# START OF Given information

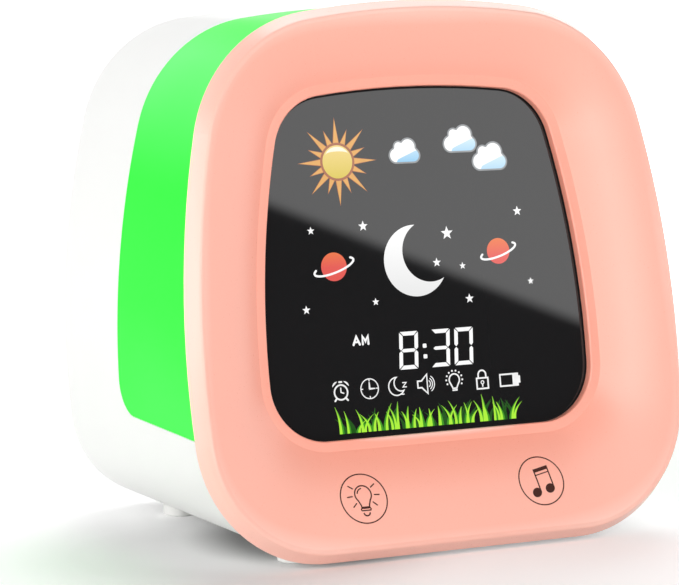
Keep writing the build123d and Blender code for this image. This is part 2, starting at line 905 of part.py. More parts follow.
with BuildPart() as case_screws:
    case_screw_length = well_floor + board_thickness + case_screw_grip - 2 * fit
    add(
        screws(
            upright(join_y + well_floor),
            case_screw_spots,
            case_screw_shank,
            case_screw_head,
            case_screw_head_height,
            case_screw_length,
            up=-1,
        )
    )
case_screws.part.label = "case_screws"
export_step(case_screws.part, "parts/case_screws.step")

with BuildPart() as display_screws:
    display_screw_length = board_thickness + small_grip - fit
    add(
        screws(
            behind(display_board_back),
            display_screw_spots,
            small_shank,
            small_head,
            small_head_height,
            display_screw_length,
            up=-1,
        )
    )
display_screws.part.label = "display_screws"
export_step(display_screws.part, "parts/display_screws.step")

with BuildPart() as control_board_screws:
    control_screw_length = board_thickness + small_grip - fit
    add(
        screws(
            upright(control_front_y),
            control_screw_spots,
            small_shank,
            small_head,
            small_head_height,
            control_screw_length,
        )
    )
control_board_screws.part.label = "control_board_screws"
export_step(control_board_screws.part, "parts/control_board_screws.step")

# ---------------------------------------------------------------- speaker
flange_inner = speaker_radius - speaker_flange
flange_top_y = speaker_flange_front + speaker_flange_thickness
basket_floor_y = speaker_flange_front - basket_depth
speaker_axis = Axis((0, 0, speaker_height), (0, 1, 0))

with BuildPart() as speaker_gasket:
    with BuildSketch(upright(inner_back_y)):
        with Locations((0, speaker_height)):
            Circle(speaker_radius)
            Circle(flange_inner, mode=Mode.SUBTRACT)
    extrude(amount=gasket_thickness)
speaker_gasket.part.label = "speaker_gasket"
export_step(speaker_gasket.part, "parts/speaker_gasket.step")

with BuildPart() as speaker_basket:
    with BuildSketch(Plane.XY.offset(speaker_height)):
        with BuildLine():
            Polyline(
                (speaker_radius, flange_top_y),
                (flange_inner, flange_top_y),
                (magnet_radius, basket_floor_y + basket_metal),
                (dust_cap_radius + fit, basket_floor_y + basket_metal),
                (dust_cap_radius + fit, basket_floor_y),
                (magnet_radius + basket_metal, basket_floor_y),
                (flange_inner + basket_metal, speaker_flange_front),
                (speaker_radius, speaker_flange_front),
                close=True,
            )
        make_face()
    revolve(axis=speaker_axis)
speaker_basket.part.label = "speaker_basket"
export_step(speaker_basket.part, "parts/speaker_basket.step")

with BuildPart() as speaker_magnet:
    with BuildSketch(upright(basket_floor_y)):
        with Locations((0, speaker_height)):
            Circle(magnet_radius)
    extrude(amount=magnet_depth)
    fillet(speaker_magnet.edges().group_by(Axis.Y)[0], basket_metal)
speaker_magnet.part.label = "speaker_magnet"
export_step(speaker_magnet.part, "parts/speaker_magnet.step")

with BuildPart() as speaker_cone:
    cone_edge = flange_inner - 2 * fit
    cone_foot_y = speaker_flange_front - basket_depth / 2
    cap_top_y = cone_foot_y + dust_cap_radius / 4
    with BuildSketch(Plane.XY.offset(speaker_height)):
        with BuildLine():
            Polyline(
                (cone_edge, flange_top_y),
                (cone_edge - cone_thickness, flange_top_y),
                (dust_cap_radius, cone_foot_y + cone_thickness),
            )
            Line(
                (dust_cap_radius, cone_foot_y + cone_thickness),
                (dust_cap_radius / 2, cap_top_y + cone_thickness),
            )
            Polyline(
                (dust_cap_radius / 2, cap_top_y + cone_thickness),
                (0, cap_top_y + cone_thickness),
                (0, cap_top_y),
                (dust_cap_radius / 2, cap_top_y),
                (dust_cap_radius - cone_thickness, cone_foot_y),
            )
            Polyline(
                (dust_cap_radius - cone_thickness, cone_foot_y),
                (dust_cap_radius - cone_thickness, basket_floor_y + rest_gap),
                (dust_cap_radius, basket_floor_y + rest_gap),
                (dust_cap_radius, cone_foot_y),
                (cone_edge, flange_top_y - cone_thickness),
                (cone_edge, flange_top_y),
            )
        make_face()
    revolve(axis=speaker_axis)
speaker_cone.part.label = "speaker_cone"
export_step(speaker_cone.part, "parts/speaker_cone.step")

with BuildPart() as speaker_screws:
    speaker_screw_length = small_grip - body_wall / 2 - fit
    add(
        screws(
            upright(speaker_flange_front),
            speaker_screw_spots,
            small_shank,
            speaker_washer,
            small_head_height,
            speaker_screw_length,
        )
    )
speaker_screws.part.label = "speaker_screws"
export_step(speaker_screws.part, "parts/speaker_screws.step")

# ---------------------------------------------------------------- battery
with BuildPart() as battery_cell:
    with BuildSketch(Plane.YZ.offset(-cell_length / 2)):
        with Locations((cell_y, cell_height)):
            Circle(cell_radius)
    extrude(amount=cell_length)
    fillet(battery_cell.edges(), fit)
battery_cell.part.label = "battery_cell"
export_step(battery_cell.part, "parts/battery_cell.step")

with BuildPart() as battery_strap:
    with BuildSketch(Plane.YZ.offset(-strap_width / 2)) as strap_side:
        with Locations((cell_y, cell_height)):
            Circle(cell_radius + cradle_gap + strap_thickness)
            Rectangle(beyond, beyond, align=(Align.CENTER, Align.MAX), mode=Mode.SUBTRACT)
            Rectangle(
                2 * (strap_post_offset + small_post),
                strap_thickness,
                align=(Align.CENTER, Align.MIN),
            )
            Circle(cell_radius + cradle_gap, mode=Mode.SUBTRACT)
    extrude(amount=strap_width)
    with BuildSketch(Plane.XY.offset(strap_seat_height)):
        with Locations(*strap_spots):
            Circle(small_shank + hole_gap)
    extrude(amount=strap_thickness, mode=Mode.SUBTRACT)
battery_strap.part.label = "battery_strap"
export_step(battery_strap.part, "parts/battery_strap.step")

with BuildPart() as battery_strap_screws:
    strap_screw_length = strap_thickness + small_grip - fit
    add(
        screws(
            Plane.XY.offset(strap_seat_height + strap_thickness),
            strap_spots,
            small_shank,
            small_head,
            small_head_height,
            strap_screw_length,
        )
    )
battery_strap_screws.part.label = "battery_strap_screws"
export_step(battery_strap_screws.part, "parts/battery_strap_screws.step")

# ---------------------------------------------------------------- chips, plugs and leads
with BuildPart() as display_driver:
    with BuildSketch(behind(display_board_back)):
        with Locations((0, driver_height)):
            Rectangle(driver_size[0], driver_size[1])
    extrude(amount=-driver_size[2])
display_driver.part.label = "display_driver"
export_step(display_driver.part, "parts/display_driver.step")

with BuildPart() as control_chips:
    with BuildSketch(upright(control_front_y)):
        with Locations(*chip_spots):
            Rectangle(chip_size[0], chip_size[1])
    extrude(amount=chip_size[2])
    with BuildSketch(upright(control_front_y)):
        with Locations(capacitor_spot):
            Circle(capacitor_radius)
    extrude(amount=capacitor_length)
control_chips.part.label = "control_chips"
export_step(control_chips.part, "parts/control_chips.step")

with BuildPart() as lead_plugs:
    with BuildSketch(upright(control_front_y)):
        with Locations(speaker_plug, battery_plug, light_plug):
            Rectangle(plug_size[0], plug_size[2])
    extrude(amount=plug_size[1])
    with BuildSketch(upright(join_y)):
        with Locations(light_board_plug):
            Rectangle(plug_size[0], plug_size[2])
    extrude(amount=-plug_size[1])
lead_plugs.part.label = "lead_plugs"
export_step(lead_plugs.part, "parts/lead_plugs.step")

with BuildPart() as ribbon_sockets:
    with BuildSketch(upright(control_front_y)):
        with Locations((0, ribbon_height)):
            Rectangle(ribbon_socket[0], ribbon_socket[1])
    extrude(amount=ribbon_socket[2])
    with BuildSketch(behind(display_board_back)):
        with Locations((0, ribbon_start)):
            Rectangle(ribbon_socket[0], ribbon_socket[1])
    extrude(amount=-ribbon_socket[2])
ribbon_sockets.part.label = "ribbon_sockets"
export_step(ribbon_sockets.part, "parts/ribbon_sockets.step")


def bend_radii(points):
    """A radius for each bend of a route, as large as the shorter run beside it allows."""
    radii = []
    for before, here, after in zip(points, points[1:], points[2:]):
        run_in = Vector(here) - Vector(before)
        run_out = Vector(after) - Vector(here)
        half_turn = radians(run_in.get_angle(run_out)) / 2
        radii.append(lead_bend_share * min(run_in.length, run_out.length) * cos(half_turn) / sin(half_turn))
    return radii


def lead(points, radius):
    """A round lead along straight runs joined by bends."""
    with BuildPart() as tube:
        with BuildLine() as route:
            FilletPolyline(*points, radius=bend_radii(points))
        with BuildSketch(Plane(origin=route.wire() @ 0, z_dir=route.wire() % 0)):
            Circle(radius)
        sweep()
    return tube.part


plug_middle_y = control_front_y - plug_size[1] / 2
lead_start = speaker_radius - lead_radius - fit
speaker_lead_height = speaker_height - sqrt(lead_start**2 - plug_size[0] ** 2)

with BuildPart() as speaker_leads:
    for side in (-lead_pair, lead_pair):
        add(
            lead(
                [
                    (plug_size[0] + side, speaker_flange_front, speaker_lead_height),
                    (plug_size[0] + side, speaker_flange_front - 5, speaker_lead_height),
                    (12 + side, plug_middle_y, 61 + side),
                    (speaker_plug[0] + side, plug_middle_y, 58 + side),
                    (speaker_plug[0] + side, plug_middle_y, speaker_plug[1] + plug_size[2] / 2),
                ],
                lead_radius,
            )
        )
speaker_leads.part.label = "speaker_leads"
export_step(speaker_leads.part, "parts/speaker_leads.step")

with BuildPart() as battery_leads:
    cell_end = cell_length / 2
    add(
        lead(
            [
                (cell_end, cell_y, cell_height),
                (cell_end + 4.5, cell_y, cell_height),
                (cell_end + 4, 22, 23),
                (cell_end + 1, plug_middle_y, battery_plug[1]),
                (battery_plug[0] + plug_size[0] / 2, plug_middle_y, battery_plug[1]),
            ],
            lead_radius,
        )
    )
    add(
        lead(
            [
                (-cell_end, cell_y, cell_height),
                (-cell_end - 4.5, cell_y, cell_height),
                (-cell_end - 2, 24, 21),
                (-18, 29.5, 24),
                (4, 29, 25),
                (13, plug_middle_y, battery_plug[1]),
                (battery_plug[0] - plug_size[0] / 2, plug_middle_y, battery_plug[1]),
            ],
            lead_radius,
        )
    )
battery_leads.part.label = "battery_leads"
export_step(battery_leads.part, "parts/battery_leads.step")

with BuildPart() as light_leads:
    for side in (-lead_pair, lead_pair):
        add(
            lead(
                [
                    (light_board_plug[0], join_y + plug_size[1], light_board_plug[1] + side),
                    (light_board_plug[0], 12, light_board_plug[1] + side),
                    (-44, 26, 50 + side),
                    (-35, plug_middle_y, light_plug[1] + side),
                    (light_plug[0] - plug_size[0] / 2, plug_middle_y, light_plug[1] + side),
                ],
                lead_radius,
            )
        )
light_leads.part.label = "light_leads"
export_step(light_leads.part, "parts/light_leads.step")

ribbon_start_point = behind(display_board_back + ribbon_socket[2]).from_local_coords((0, ribbon_start, 0))
ribbon_out_point = behind(display_board_back + 4 * ribbon_socket[2]).from_local_coords((0, ribbon_start, 0))

with BuildPart() as display_ribbon:
    with BuildSketch(Plane.YZ.offset(-ribbon_width / 2)):
        with BuildLine():
            ribbon_points = [
                (ribbon_start_point.Y, ribbon_start_point.Z),
                (ribbon_out_point.Y, ribbon_out_point.Z),
                (0, 37),
                (20, 38),
                (control_front_y - 3 * ribbon_socket[2], ribbon_height),
                (control_front_y - ribbon_socket[2], ribbon_height),
            ]
            FilletPolyline(*ribbon_points, radius=bend_radii(ribbon_points))
        trace(line_width=ribbon_thickness)
    extrude(amount=ribbon_width)
display_ribbon.part.label = "display_ribbon"
export_step(display_ribbon.part, "parts/display_ribbon.step")

with BuildPart() as touch_leads:
    for spot in touch_spots:
        pad_back = touch_plane(spot, touch_pad_thickness)
        loop_plane = behind(display_board_back + touch_lead_loop)
        add(
            lead(
                [
                    pad_back.origin,
                    pad_back.offset(-touch_lead_loop).origin,
                    behind(display_board_front).from_local_coords((spot[0], spot[1] - 1, 0)),
                    loop_plane.from_local_coords((spot[0], spot[1] + 2, 0)),
                    loop_plane.from_local_coords((spot[0], touch_lead_end, 0)),
                    behind(display_board_back).from_local_coords((spot[0], touch_lead_end, 0)),
                ],
                touch_lead_radius,
            )
        )
touch_leads.part.label = "touch_leads"
export_step(touch_leads.part, "parts/touch_leads.step")
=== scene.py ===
import random
from math import atan2, cos, degrees, pi, radians, sin

import bmesh
import bpy
from bpy.props import FloatProperty, FloatVectorProperty, IntProperty, PointerProperty
from bpy.types import Operator, Panel, PropertyGroup
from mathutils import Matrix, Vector
from mathutils.bvhtree import BVHTree
from mathutils.geometry import tessellate_polygon


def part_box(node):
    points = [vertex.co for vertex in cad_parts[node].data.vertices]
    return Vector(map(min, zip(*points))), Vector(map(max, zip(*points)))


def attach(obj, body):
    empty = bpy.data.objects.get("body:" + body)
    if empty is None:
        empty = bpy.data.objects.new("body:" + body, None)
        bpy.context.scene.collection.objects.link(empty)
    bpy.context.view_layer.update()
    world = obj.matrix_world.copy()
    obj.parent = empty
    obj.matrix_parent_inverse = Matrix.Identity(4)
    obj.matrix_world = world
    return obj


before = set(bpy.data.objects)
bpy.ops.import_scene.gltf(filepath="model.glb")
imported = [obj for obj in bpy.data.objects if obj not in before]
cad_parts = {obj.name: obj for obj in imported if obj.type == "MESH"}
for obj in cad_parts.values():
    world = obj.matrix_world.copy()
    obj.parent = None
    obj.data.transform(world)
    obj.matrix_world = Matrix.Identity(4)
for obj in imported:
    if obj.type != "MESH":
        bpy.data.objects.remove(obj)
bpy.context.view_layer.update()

bl_info = {
    "name": "Bedside Night-Light Clock",
    "version": (1, 0, 0),
    "blender": (4, 5, 0),
    "location": "View3D > Sidebar > Clock",
    "description": "Finishes, pictures, marks and studio of a child's bedside clock with a night-light band",
    "category": "Object",
}

MM = 0.001


def linear(code):
    """An sRGB hex colour as the linear RGBA that shaders take."""
    parts = [int(code[i : i + 2], 16) / 255 for i in (0, 2, 4)]
    return tuple(c / 12.92 if c <= 0.04045 else ((c + 0.055) / 1.055) ** 2.4 for c in parts) + (1.0,)


# ---------------------------------------------------------------- settings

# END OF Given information

Work instructions: From the listing above, output exactly the run of lines that starts with the line containing "bpy.context.scene.collection.objects.link(empty)" and ends with the line containing "return tuple(c /".

Task response:
        bpy.context.scene.collection.objects.link(empty)
    bpy.context.view_layer.update()
    world = obj.matrix_world.copy()
    obj.parent = empty
    obj.matrix_parent_inverse = Matrix.Identity(4)
    obj.matrix_world = world
    return obj


before = set(bpy.data.objects)
bpy.ops.import_scene.gltf(filepath="model.glb")
imported = [obj for obj in bpy.data.objects if obj not in before]
cad_parts = {obj.name: obj for obj in imported if obj.type == "MESH"}
for obj in cad_parts.values():
    world = obj.matrix_world.copy()
    obj.parent = None
    obj.data.transform(world)
    obj.matrix_world = Matrix.Identity(4)
for obj in imported:
    if obj.type != "MESH":
        bpy.data.objects.remove(obj)
bpy.context.view_layer.update()

bl_info = {
    "name": "Bedside Night-Light Clock",
    "version": (1, 0, 0),
    "blender": (4, 5, 0),
    "location": "View3D > Sidebar > Clock",
    "description": "Finishes, pictures, marks and studio of a child's bedside clock with a night-light band",
    "category": "Object",
}

MM = 0.001


def linear(code):
    """An sRGB hex colour as the linear RGBA that shaders take."""
    parts = [int(code[i : i + 2], 16) / 255 for i in (0, 2, 4)]
    return tuple(c / 12.92 if c <= 0.04045 else ((c + 0.055) / 1.055) ** 2.4 for c in parts) + (1.0,)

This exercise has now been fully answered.